DO: The FinCEN reporting is required for settlement agents — anybody that’s closing a real estate transaction. That means title companies, private escrow companies, some law firms, anybody doing the settlement.
They started off those GTOs on high dollar amounts — $3 million, $5 million. Under the current GTO, the threshold is $300,000. With the new rule, it drops to zero. You have to report on the first dollar.
It still amazes me. I can be in parts of the country that haven’t had FinCEN reporting, and they don’t have a clue what we’re talking about. This is brand new to some people who haven’t been part of those geographic targeting orders as they’ve evolved over this last seven, eight or nine years.
JD: There’s been confusion around the effective date. Where do things stand right now?
DO: The rule became effective Dec. 1. People get fuzzy about that. What’s critical is it’s effective Dec. 1, but the reporting isn’t required until March 1, 2026.
Some people think the whole rule has been pushed off. It hasn’t. It’s already effective. Reporting has just been pushed to March 1. Some people get that confused and think, ‘Well, the whole rule has been pushed off.’ It’s a very significant distinction to say it’s already effective. It’s just the reporting has now been pushed off.
O’Neill also cited a recent court ruling that struck a blow to any hopes for another rule delay. In a suit filed against FinCEN by Fidelity National Financial, a magistrate judge recommended that the court grant FinCEN’s cross-motion for summary judgment — meaning that the new Anti-Money Laundering Regulations for Residential Real Estate Transfers Rule would be upheld.
DO: They found that FinCEN had broad authority under the Bank Secrecy Act and the Anti-Money Laundering Act. They’re trying to find bad actors putting cash into real estate transactions. (The magistrate judge) rejected the First and Fourth Amendment arguments. As of (Dec. 9), anyone opposed has 14 days to object to his recommendation.

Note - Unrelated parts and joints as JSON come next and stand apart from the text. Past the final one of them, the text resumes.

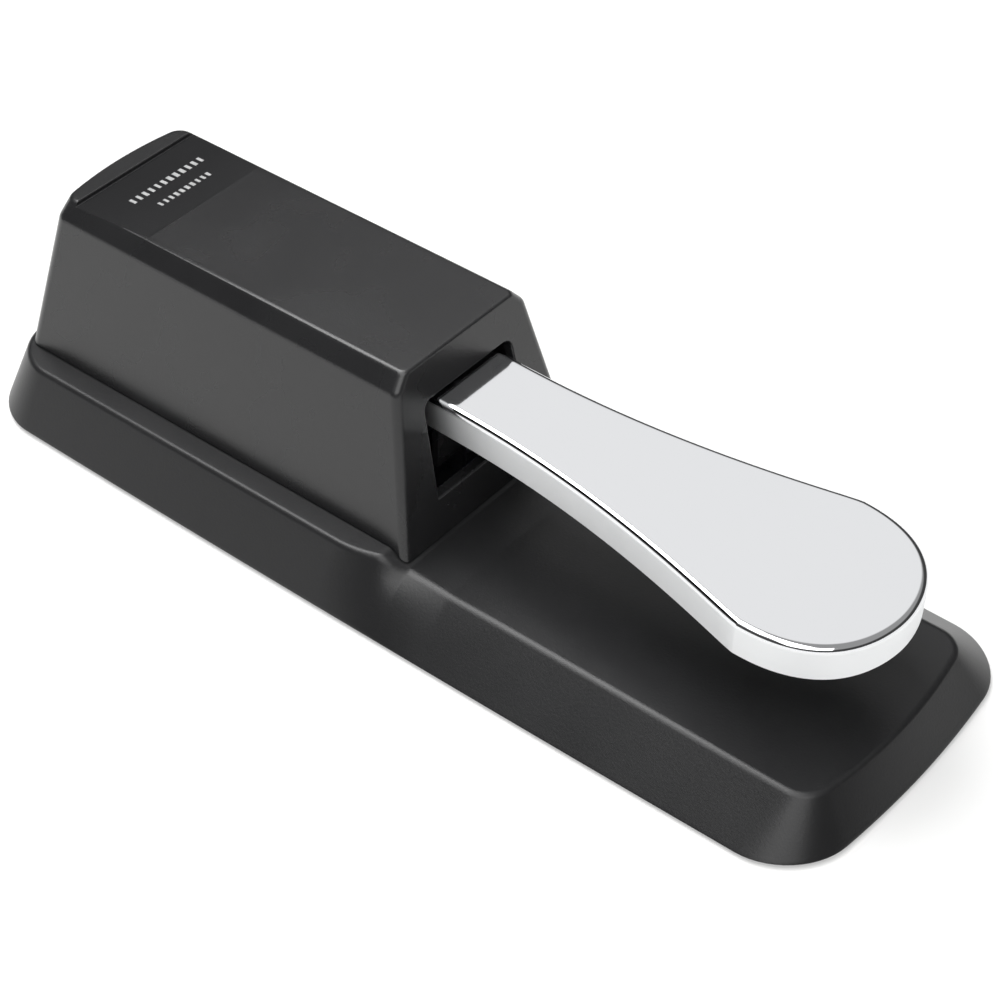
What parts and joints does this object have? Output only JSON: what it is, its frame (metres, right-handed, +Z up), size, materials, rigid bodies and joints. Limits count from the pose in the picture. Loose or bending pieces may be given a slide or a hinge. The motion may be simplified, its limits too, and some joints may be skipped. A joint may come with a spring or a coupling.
{
  "type": "sustain pedal",
  "caption": "Keyboard sustain pedal: spoon-shaped chrome lever hinged in a tapered black housing on a low flanged base with a rubber underside.",
  "frame": {"origin": "centre of the footprint, at the underside of the rubber mat", "axes": "+Y from the lever's toe towards the cable outlet, +Z up, +X to the right seen from the toe"},
  "size_m": [0.0844, 0.24, 0.0548],
  "materials": {
    "black_abs": "satin moulded, fine grain",
    "rubber": "matt",
    "chrome": "mirror plated",
    "zinc_steel": "zinc plated",
    "spring_steel": "drawn and oiled",
    "white_nylon": "moulded",
    "felt": "pressed wool felt",
    "switch_plastic": "moulded",
    "plunger_red": "moulded",
    "brass": "stamped"
  },
  "bodies": {
    "base": {"base_shell": "black_abs", "bottom_plate": "zinc_steel", "bracket_screw_1": "zinc_steel", "bracket_screw_2": "zinc_steel", "bracket_screw_3": "zinc_steel", "bracket_screw_4": "zinc_steel", "cable_grommet": "rubber", "cover_screw_1": "zinc_steel", "cover_screw_2": "zinc_steel", "cover_screw_3": "zinc_steel", "cover_screw_4": "zinc_steel", "housing_cover": "black_abs", "lower_stop_pad": "rubber", "pin_clip_left": "spring_steel", "pin_clip_right": "spring_steel", "pivot_bracket": "zinc_steel", "pivot_pin": "spring_steel", "plate_screw_1": "zinc_steel", "plate_screw_2": "zinc_steel", "plate_screw_3": "zinc_steel", "plate_screw_4": "zinc_steel", "plate_screw_5": "zinc_steel", "plate_screw_6": "zinc_steel", "return_spring": "spring_steel", "rubber_mat": "rubber", "spring_seat": "white_nylon", "stop_bracket": "zinc_steel", "stop_screw_1": "zinc_steel", "stop_screw_2": "zinc_steel", "switch_bracket": "zinc_steel", "switch_case": "switch_plastic", "switch_foot_screw_1": "zinc_steel", "switch_foot_screw_2": "zinc_steel", "switch_screw_1": "zinc_steel", "switch_screw_2": "zinc_steel", "switch_terminal_1": "brass", "switch_terminal_2": "brass", "switch_terminal_3": "brass", "upper_stop_pad": "felt"},
    "lever": {"pedal_lever": "chrome", "bush_left": "white_nylon", "bush_right": "white_nylon", "switch_striker": "white_nylon", "spring_cap": "white_nylon", "lever_shield": "black_abs"},
    "plunger": {"switch_plunger": "plunger_red"}
  },
  "joints": [
    {"name": "lever_hinge", "type": "hinge", "parent": "base", "child": "lever", "pos_m": [0, 0.084, 0.0427], "axis": [1, 0, 0], "range_deg": [0, 5], "stiffness_Nm_per_rad": 20, "springref_deg": -5.16, "deforming": ["return_spring"]},
    {"name": "plunger_slide", "type": "slide", "parent": "base", "child": "plunger", "axis": [0, 0, -1], "range_m": [0, 0.0015]}
  ],
  "couplings": [
    {"joint": "plunger_slide", "follows": "lever_hinge", "m_per_rad": 0.016}
  ]
}
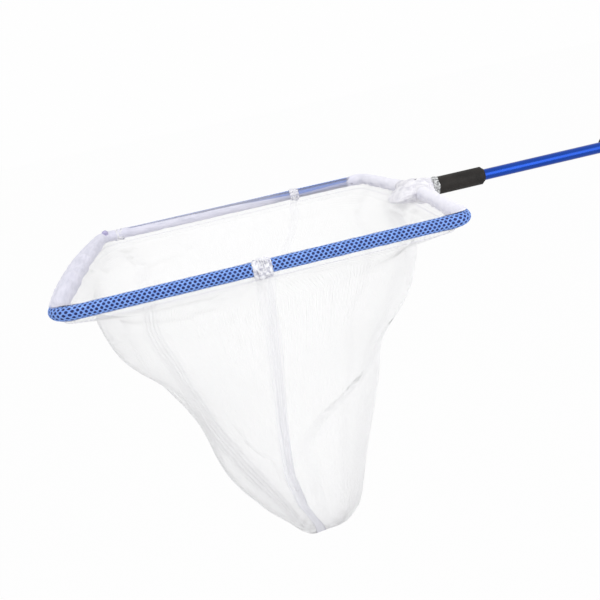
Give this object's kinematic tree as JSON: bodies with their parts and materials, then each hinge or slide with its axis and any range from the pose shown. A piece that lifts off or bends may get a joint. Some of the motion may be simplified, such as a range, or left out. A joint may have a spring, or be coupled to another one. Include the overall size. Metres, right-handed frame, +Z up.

There was a dilemma all through 2025: How much energy do you put into preparing your organization for this incredible new reporting requirement while keeping your fingers crossed it’ll all go away? How much money do you invest in software updates, training your employees, process improvements — yet at same time kind of keeping your fingers crossed and try to wish it away? Well, it’s not. It’s here.
JD: What’s been the biggest operational challenge in preparing?
DO: The tricky part is entity buyers paying cash. If you’re buying in an LLC, corporation or trust, you’re obligated to tell the settlement agent the ownership composition. We’re required to report anybody with a 25% interest or greater. People are not happy to share that. There’s always the question, ‘Why should I tell you?’ And we have to explain it’s a Treasury requirement — FinCEN. It’s federal law.
JD: Beyond FinCEN, what other legislation shaped title operations this year?
DO: Texas Insurance Commissioner Cassie Brown issued a ruling mid-year there there was going to be a 10% reduction in title premiums. This was after several years of study. It was not a arbitrary decision that was based on some evaluation.
There was then a reduction in that percentage in October. It went down to 6.2%. With whatever was happening within the state, within the government, and maybe with the political pressure, it went from 10% to 6.2%. That’ll become effective in March of this next year. People who wanted reductions want more. Others think it’s too much.
California is looking for much more justification on rate filings — business conditions, risk, claims. They’re looking for business rationale on rates. When we make a rate filing for one particular rate, they may look at the entire spectrum of rates.
JD: Any other regulatory developments flying under the radar?
DO: Attorney opinion letters. We’re starting to see departments of insurance write bulletins on them, and we’re going to see more of those.
Tennessee has a bulletin out. It’s pretty benign. It says if the advertising by an AOL provider says that it’s the alternative to title insurance, you can’t do that. In other words, if they’re misleading in what the product is and calling it an alternative to title insurance, then obviously the Department of Insurance says you cannot do that.
Title insurance covers the gap between signing and recording. If an attorney opinion letter claims to cover that gap, it’s equivalent to title insurance. That’s where regulators are stepping in.